The deeper underlying issue lies in the interpretation of the concept of the "largest bloc"-a matter that has been a source of constitutional and political contention for years. Does this term refer to the bloc that secures the highest number of seats during the elections, or to the one formed "*within" Parliament following the elections through the formation of alliances? This ambiguity has opened the door to complex political conflicts and has resulted in delays in government formation across multiple electoral cycles, negatively influencing the state's stability and institutional performance.
 
From a strategic perspective, it can be argued that the process of selecting a Prime Minister in Iraq is governed by three primary spheres of influence that interact dynamically with one another.
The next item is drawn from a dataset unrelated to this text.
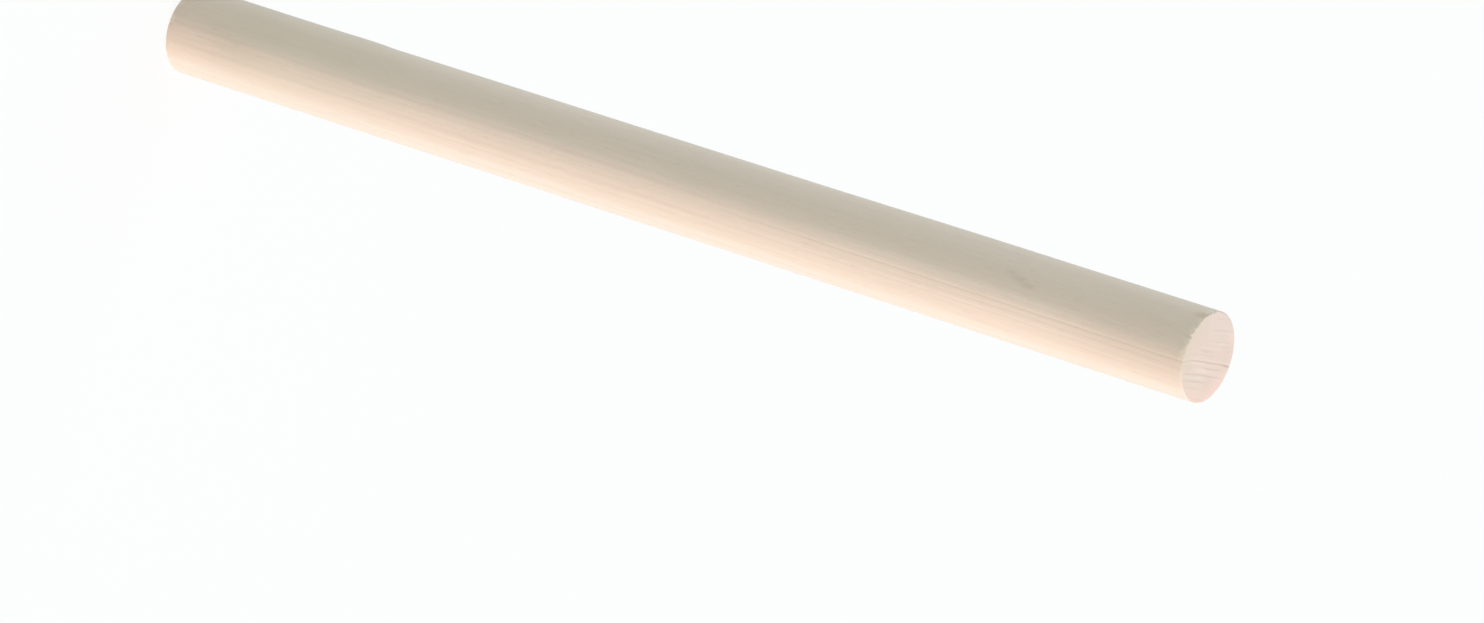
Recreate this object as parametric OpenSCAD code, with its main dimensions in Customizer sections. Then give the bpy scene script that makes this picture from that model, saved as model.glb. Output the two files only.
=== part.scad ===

The first is the parliamentary sphere, where political blocs play a decisive role-not only in nominating a candidate but also in forging cross-communal alliances that ensure the government’s confirmation and longevity. This dynamic renders "consensus" far more critical than "numerical entitlement" alone. The second is the domestic societal sphere, which reflects the public mood and social pressures-particularly in light of recurring protests demanding reform, the eradication of corruption, and improved public services. Consequently, any candidate is compelled to prioritize the legitimacy derived from "the street" alongside that of the parliament.
 
 The third sphere is the regional and international arena, wherein external powers seek to influence the outcomes of the political process to serve their own security and economic interests. This dynamic ensures that the Iraqi Prime Minister emerges as the product of a complex equilibrium between internal and external forces, rather than merely a conventional political choice.
 
In light of these factors, the office of Prime Minister becomes the result of a delicate balance among these three spheres, rather than a mere traditional constitutional entitlement. A candidate such as Al-Badri, for instance, may enjoy a base of domestic acceptance, yet still requires parliamentary backing and robust alliances. Conversely, Al-Sudani-despite enjoying a relative degree of external support-remains beholden to the continued maintenance of the internal consensus that originally propelled him to the office.
 
The significance of this process extends beyond merely selecting an individual to lead the government; it encompasses defining the trajectory of the Iraqi state during a critical juncture in its history-one that demands a delicate balance between political stability and institutional reform. Today, Iraq confronts internal challenges pertaining to its economy, public services, and governance, alongside external challenges inextricably linked to its geopolitical position within a volatile region.
 
In conclusion, while the Iraqi Council of Representatives does not directly "elect" the Prime Minister, it nonetheless exercises a decisive role in conferring—or withholding-legitimacy through the mechanism of granting or withdrawing a vote of confidence. Amidst the provisions of the constitution and the complexities of the political landscape, the process of selecting a Prime Minister remains a reflection of a delicate equation in which domestic wills intertwine with regional and international calculations. Indeed, every candidate requires not only the support of the largest parliamentary bloc but also a broader network of consensus to ensure his or her longevity in office. Consequently, this position is understood not merely as a constitutional procedure, but rather as the product of power dynamics-within both the state and its surrounding environment- making it a critical indicator of the trajectory toward either stability or crisis in Iraq.